Is Somebody Watching Your Facebook Newsfeed?

With the popularity of Social Networking Services (SNS), more and more sensitive information are stored online and associated with SNS accounts. The obvious value of SNS accounts motivates the usage stealing problem -- unauthorized, stealthy use of SNS accounts on the devices owned/used by account owners without any technology hacks. For example, anxious parents may use their kids' SNS accounts to inspect the kids' social status; husbands/wives may use their spouses' SNS accounts to spot possible affairs. Usage stealing could happen anywhere in any form, and seriously invades the privacy of account owners. However, there is no any currently known defense against such usage stealing. To an SNS operator (e.g., Facebook Inc.), usage stealing is hard to detect using traditional methods because such attackers come from the same IP addresses/devices, use the same credentials, and share the same accounts as the owners do.

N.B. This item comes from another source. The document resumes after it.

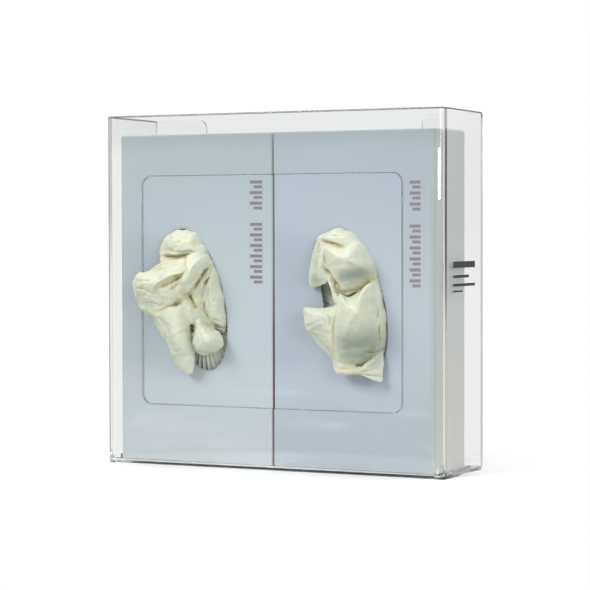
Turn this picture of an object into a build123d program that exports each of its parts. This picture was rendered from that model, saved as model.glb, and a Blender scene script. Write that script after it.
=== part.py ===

In this paper, we propose a novel continuous authentication approach that analyzes user browsing behavior to detect SNS usage stealing incidents. We use Facebook as a case study and show that it is possible to detect such incidents by analyzing SNS browsing behavior. Our experiment results show that our proposal can achieve higher than 80% detection accuracy within 2 minutes, and higher than 90% detection accuracy after 7 minutes of observation time.